Within the city centre parking stock the AV is likely to reduce the floorspace required. There may be increased demand, both through a wider range of users owning AVs and through the widespread ownership of AVs by those in urban areas currently constrained with somewhere to park that is convenient and affordable. A progressive need to reduce some parking supply will most likely manifest itself through a process of redeveloping parking sites for other uses and a reduced provision in new developments rather than any significant need to re-purpose parking facilities or drastically curtail existing supply.

 

Andrew Potter

Parking Perspectives

 

Bibliography

 

Audi. (2015, November 17). Memorandum of understanding between Audi and US City of Sommerville – Audi brings automated parking to the Boston area. Retrieved from Audi Urban Future initiative: http://audi-urban-future-initiative.com/blog/audi-automated-parking-boston

Henao, A. (2017). Impacts of Ridesourcing on VMT, Parking Demand, Mode Choice and Travel Behaviour P17-21556. Washington DC: Transport Research Board.

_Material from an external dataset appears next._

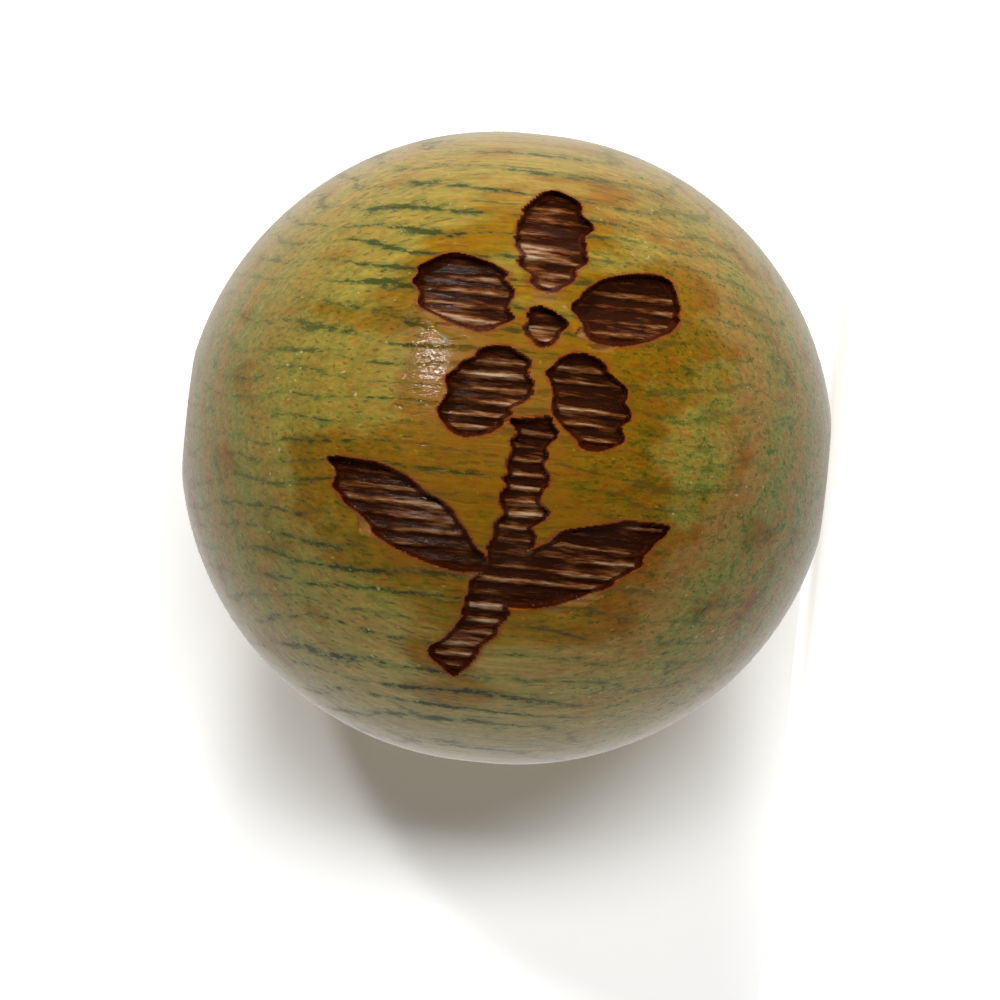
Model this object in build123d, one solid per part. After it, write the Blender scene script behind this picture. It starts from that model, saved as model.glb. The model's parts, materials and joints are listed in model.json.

International Parking Institute. (2017). IPI DATA EXCHANGE STANDARD (IPI-DATAEX). Retrieved from IPI: http://www.parking.org/ipi-data-exchange-standard/

Local Transport Today. (2017, November LTT735 23). New Mobility sevices mist support mayor’s agenda – TfL. Local Transport Todau, pp. 4-5.

Parking Review. (2018, January 309). Public Test out automated valet parking. Parking Review, p. 28.

Potter, M. (2017). Will the Multi-Storey Car Park of 2017 become the AV hub of the future (2030)? Parking & Property 2017. London: unpublished.

WSP Parsons Brinckerhoff Farrells. (2016). Making Better places:Autonomus Vehicles and future opportunities. London: WSP.

Zhang, W., & Guhathakurta, S. (2017). Parking Spaces in the Age of Shared Autonomous Vehicles: How Much Parking Will We Need and Where? Transport Research Board Annual Meeting (pp. 17-05399). Washington DC: TRB.